The Indian rupee closed at 73.77 (73.7675) per U.S. dollar, 19 paise weaker from its previous close of 73.58.  It opened the Oct. 5 day’s trade at the Inter-Bank Foreign Exchange Market at 73.64 (73.6375) and just after the RBI announced its decision, plunged to over 74 per U.S. dollar – the lowest mark it has touched against the greenback.

“Dollar-rupee was once again saved by an alleged intervention from RBI. It closed 73.76 after making a high of 74.22 an intra-day all-time high,” said Anindya Banerjee, deputy vice president for Currency and Interest Rates with Kotak Securities.  “No rate hike but hawkish stance triggered a sell off in equities and that caused rupee to depreciate. Near term range is 73.50-74.50.”
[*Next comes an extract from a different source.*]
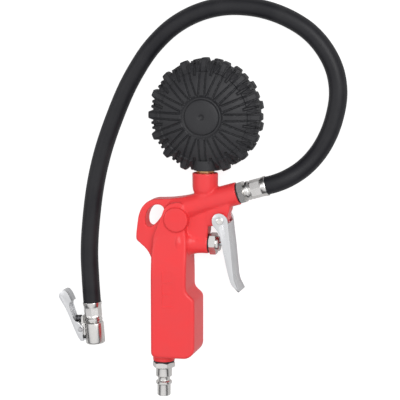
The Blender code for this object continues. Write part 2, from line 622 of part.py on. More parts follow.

On Oct. 5, the RBI belied market expectations of a rate hike. However, the “neutral” stance of monetary policy was changed to a “calibrated tightening,” which triggered a massive sell-off in the equities market.  In terms of foreign funds, provisional data with the exchanges showed that foreign institutional investors sold stocks worth Rs. 3,370.14 crore.

“The rupee has extended losses today as the RBI monetary policy meeting has clearly disappointed the street,” Rushabh Maru, research analyst at Anand Rathi Shares and Stock Brokers said.  “Market was expecting at least 25 basis points repo rate hike and measures to stabilize the rupee. But the status quo in the policy has disappointed. Given the sell-off in the domestic equities and higher crude oil prices, the rupee is now expected to move towards 75-76 levels in next couple of sessions.”

According to Madhavi Arora, economist, FX and Rates, Edelweiss Securities, “The RBI is clearly of the view that they should let underlying trade competitiveness improve gradually as the trade-weighted exchange rate acts as a natural stabilizer. The currency objective has again been reiterated as managing the FX volatility and not managing any levels.”